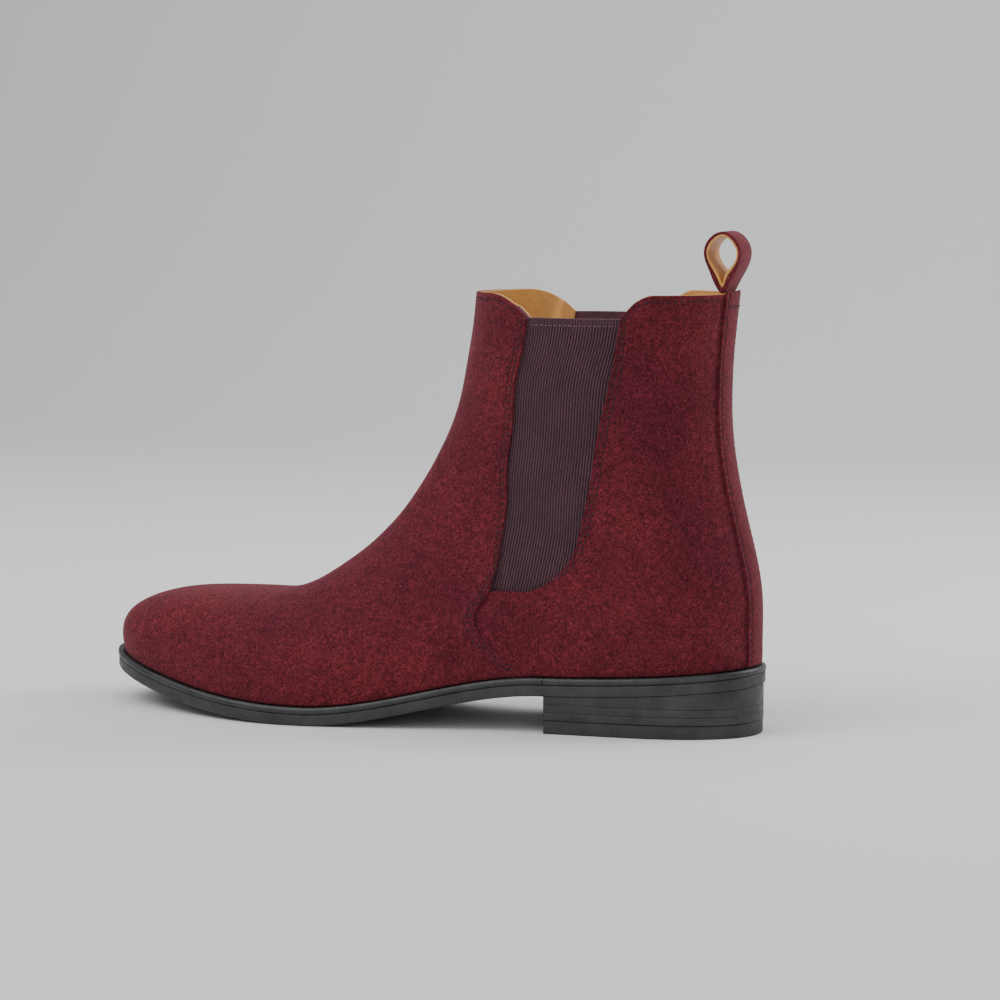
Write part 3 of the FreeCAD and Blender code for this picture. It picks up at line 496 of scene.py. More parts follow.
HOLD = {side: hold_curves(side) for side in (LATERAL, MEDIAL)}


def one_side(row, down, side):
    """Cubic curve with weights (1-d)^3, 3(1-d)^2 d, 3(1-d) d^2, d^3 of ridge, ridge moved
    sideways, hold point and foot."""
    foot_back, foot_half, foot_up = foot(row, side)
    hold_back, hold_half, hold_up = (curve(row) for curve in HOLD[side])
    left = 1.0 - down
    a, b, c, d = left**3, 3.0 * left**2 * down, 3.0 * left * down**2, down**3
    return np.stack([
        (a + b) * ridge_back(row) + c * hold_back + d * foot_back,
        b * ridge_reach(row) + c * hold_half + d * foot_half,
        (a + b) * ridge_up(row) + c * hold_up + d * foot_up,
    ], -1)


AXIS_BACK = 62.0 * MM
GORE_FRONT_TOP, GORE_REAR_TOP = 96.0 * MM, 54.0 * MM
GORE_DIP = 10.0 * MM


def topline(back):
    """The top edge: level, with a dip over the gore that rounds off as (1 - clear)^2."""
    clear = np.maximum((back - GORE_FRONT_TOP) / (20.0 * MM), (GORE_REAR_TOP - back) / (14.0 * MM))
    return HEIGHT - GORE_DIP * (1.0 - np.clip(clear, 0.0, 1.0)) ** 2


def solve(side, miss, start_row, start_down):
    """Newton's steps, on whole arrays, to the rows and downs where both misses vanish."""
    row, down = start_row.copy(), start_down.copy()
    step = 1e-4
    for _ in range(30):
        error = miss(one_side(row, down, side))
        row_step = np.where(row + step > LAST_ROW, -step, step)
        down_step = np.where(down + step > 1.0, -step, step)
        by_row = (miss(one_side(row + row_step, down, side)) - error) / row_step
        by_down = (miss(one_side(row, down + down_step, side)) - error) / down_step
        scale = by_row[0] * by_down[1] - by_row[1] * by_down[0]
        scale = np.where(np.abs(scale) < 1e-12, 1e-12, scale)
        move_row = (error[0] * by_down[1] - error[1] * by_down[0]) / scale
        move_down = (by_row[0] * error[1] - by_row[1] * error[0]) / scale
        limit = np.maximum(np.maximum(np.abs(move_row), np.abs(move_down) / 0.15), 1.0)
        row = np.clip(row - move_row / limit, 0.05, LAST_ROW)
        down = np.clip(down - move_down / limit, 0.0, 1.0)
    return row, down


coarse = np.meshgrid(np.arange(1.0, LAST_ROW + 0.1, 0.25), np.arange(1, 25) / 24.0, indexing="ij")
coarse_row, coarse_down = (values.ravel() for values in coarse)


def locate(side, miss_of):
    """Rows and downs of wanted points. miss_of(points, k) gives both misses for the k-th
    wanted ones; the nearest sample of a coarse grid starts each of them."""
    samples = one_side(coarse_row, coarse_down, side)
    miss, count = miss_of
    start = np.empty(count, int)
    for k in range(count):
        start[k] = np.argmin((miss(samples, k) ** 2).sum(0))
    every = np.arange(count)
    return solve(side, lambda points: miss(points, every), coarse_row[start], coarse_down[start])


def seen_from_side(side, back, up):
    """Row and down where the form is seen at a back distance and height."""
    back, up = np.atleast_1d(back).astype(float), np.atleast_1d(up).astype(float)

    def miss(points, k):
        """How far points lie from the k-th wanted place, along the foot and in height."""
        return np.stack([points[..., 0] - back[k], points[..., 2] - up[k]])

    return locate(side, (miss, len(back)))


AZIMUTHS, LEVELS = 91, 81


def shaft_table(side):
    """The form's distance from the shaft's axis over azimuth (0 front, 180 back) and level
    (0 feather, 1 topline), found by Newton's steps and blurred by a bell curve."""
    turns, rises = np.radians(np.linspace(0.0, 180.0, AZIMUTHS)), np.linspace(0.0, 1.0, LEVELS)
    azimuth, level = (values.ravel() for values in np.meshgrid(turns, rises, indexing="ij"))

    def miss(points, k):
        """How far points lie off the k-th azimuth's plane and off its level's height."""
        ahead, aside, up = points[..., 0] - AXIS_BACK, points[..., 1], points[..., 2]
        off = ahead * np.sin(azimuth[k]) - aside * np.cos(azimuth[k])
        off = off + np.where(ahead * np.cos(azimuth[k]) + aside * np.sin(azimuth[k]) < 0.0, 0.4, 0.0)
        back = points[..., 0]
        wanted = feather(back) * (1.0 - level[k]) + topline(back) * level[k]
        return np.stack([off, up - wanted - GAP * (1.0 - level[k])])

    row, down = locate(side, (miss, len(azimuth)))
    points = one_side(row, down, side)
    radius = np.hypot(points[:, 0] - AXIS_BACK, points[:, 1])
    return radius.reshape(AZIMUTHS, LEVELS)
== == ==
Repeat the data precisely, line by line.

# [Answer]
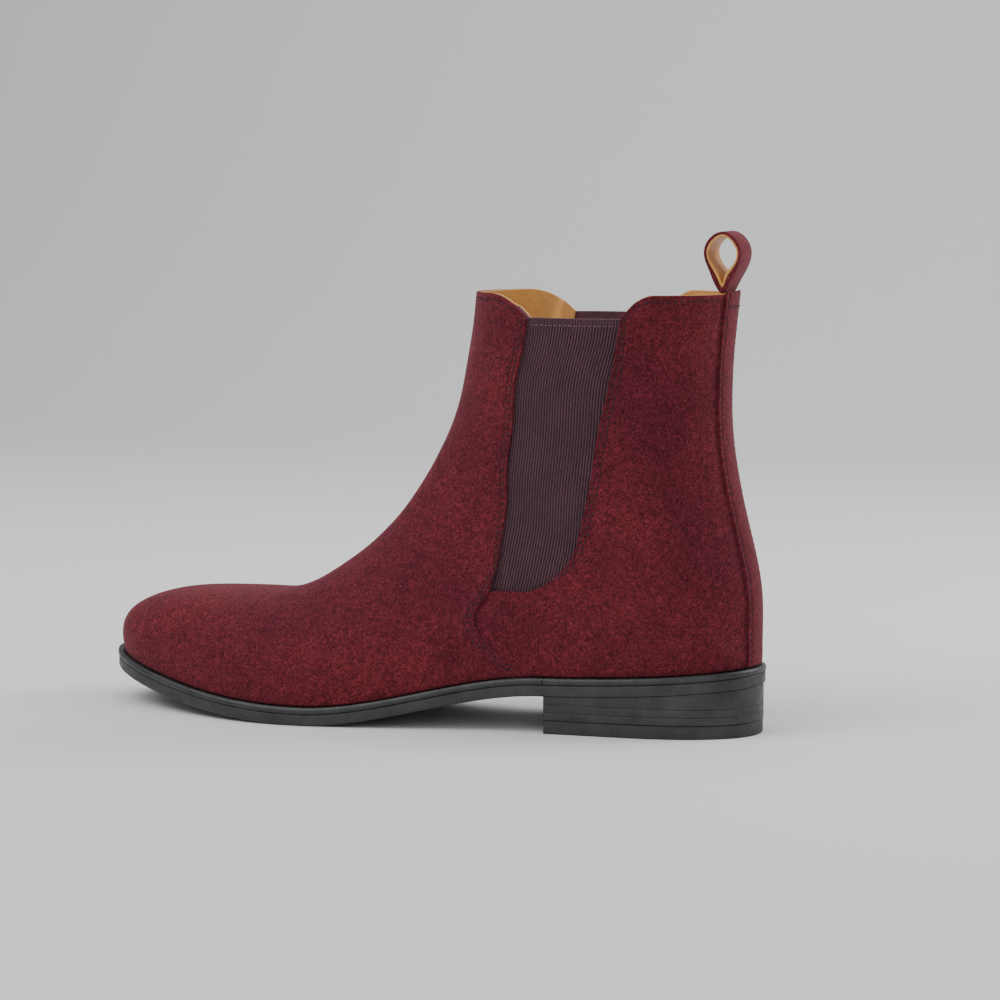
Write part 3 of the FreeCAD and Blender code for this picture. It picks up at line 496 of scene.py. More parts follow.
HOLD = {side: hold_curves(side) for side in (LATERAL, MEDIAL)}


def one_side(row, down, side):
    """Cubic curve with weights (1-d)^3, 3(1-d)^2 d, 3(1-d) d^2, d^3 of ridge, ridge moved
    sideways, hold point and foot."""
    foot_back, foot_half, foot_up = foot(row, side)
    hold_back, hold_half, hold_up = (curve(row) for curve in HOLD[side])
    left = 1.0 - down
    a, b, c, d = left**3, 3.0 * left**2 * down, 3.0 * left * down**2, down**3
    return np.stack([
        (a + b) * ridge_back(row) + c * hold_back + d * foot_back,
        b * ridge_reach(row) + c * hold_half + d * foot_half,
        (a + b) * ridge_up(row) + c * hold_up + d * foot_up,
    ], -1)


AXIS_BACK = 62.0 * MM
GORE_FRONT_TOP, GORE_REAR_TOP = 96.0 * MM, 54.0 * MM
GORE_DIP = 10.0 * MM


def topline(back):
    """The top edge: level, with a dip over the gore that rounds off as (1 - clear)^2."""
    clear = np.maximum((back - GORE_FRONT_TOP) / (20.0 * MM), (GORE_REAR_TOP - back) / (14.0 * MM))
    return HEIGHT - GORE_DIP * (1.0 - np.clip(clear, 0.0, 1.0)) ** 2


def solve(side, miss, start_row, start_down):
    """Newton's steps, on whole arrays, to the rows and downs where both misses vanish."""
    row, down = start_row.copy(), start_down.copy()
    step = 1e-4
    for _ in range(30):
        error = miss(one_side(row, down, side))
        row_step = np.where(row + step > LAST_ROW, -step, step)
        down_step = np.where(down + step > 1.0, -step, step)
        by_row = (miss(one_side(row + row_step, down, side)) - error) / row_step
        by_down = (miss(one_side(row, down + down_step, side)) - error) / down_step
        scale = by_row[0] * by_down[1] - by_row[1] * by_down[0]
        scale = np.where(np.abs(scale) < 1e-12, 1e-12, scale)
        move_row = (error[0] * by_down[1] - error[1] * by_down[0]) / scale
        move_down = (by_row[0] * error[1] - by_row[1] * error[0]) / scale
        limit = np.maximum(np.maximum(np.abs(move_row), np.abs(move_down) / 0.15), 1.0)
        row = np.clip(row - move_row / limit, 0.05, LAST_ROW)
        down = np.clip(down - move_down / limit, 0.0, 1.0)
    return row, down


coarse = np.meshgrid(np.arange(1.0, LAST_ROW + 0.1, 0.25), np.arange(1, 25) / 24.0, indexing="ij")
coarse_row, coarse_down = (values.ravel() for values in coarse)


def locate(side, miss_of):
    """Rows and downs of wanted points. miss_of(points, k) gives both misses for the k-th
    wanted ones; the nearest sample of a coarse grid starts each of them."""
    samples = one_side(coarse_row, coarse_down, side)
    miss, count = miss_of
    start = np.empty(count, int)
    for k in range(count):
        start[k] = np.argmin((miss(samples, k) ** 2).sum(0))
    every = np.arange(count)
    return solve(side, lambda points: miss(points, every), coarse_row[start], coarse_down[start])


def seen_from_side(side, back, up):
    """Row and down where the form is seen at a back distance and height."""
    back, up = np.atleast_1d(back).astype(float), np.atleast_1d(up).astype(float)

    def miss(points, k):
        """How far points lie from the k-th wanted place, along the foot and in height."""
        return np.stack([points[..., 0] - back[k], points[..., 2] - up[k]])

    return locate(side, (miss, len(back)))


AZIMUTHS, LEVELS = 91, 81


def shaft_table(side):
    """The form's distance from the shaft's axis over azimuth (0 front, 180 back) and level
    (0 feather, 1 topline), found by Newton's steps and blurred by a bell curve."""
    turns, rises = np.radians(np.linspace(0.0, 180.0, AZIMUTHS)), np.linspace(0.0, 1.0, LEVELS)
    azimuth, level = (values.ravel() for values in np.meshgrid(turns, rises, indexing="ij"))

    def miss(points, k):
        """How far points lie off the k-th azimuth's plane and off its level's height."""
        ahead, aside, up = points[..., 0] - AXIS_BACK, points[..., 1], points[..., 2]
        off = ahead * np.sin(azimuth[k]) - aside * np.cos(azimuth[k])
        off = off + np.where(ahead * np.cos(azimuth[k]) + aside * np.sin(azimuth[k]) < 0.0, 0.4, 0.0)
        back = points[..., 0]
        wanted = feather(back) * (1.0 - level[k]) + topline(back) * level[k]
        return np.stack([off, up - wanted - GAP * (1.0 - level[k])])

    row, down = locate(side, (miss, len(azimuth)))
    points = one_side(row, down, side)
    radius = np.hypot(points[:, 0] - AXIS_BACK, points[:, 1])
    return radius.reshape(AZIMUTHS, LEVELS)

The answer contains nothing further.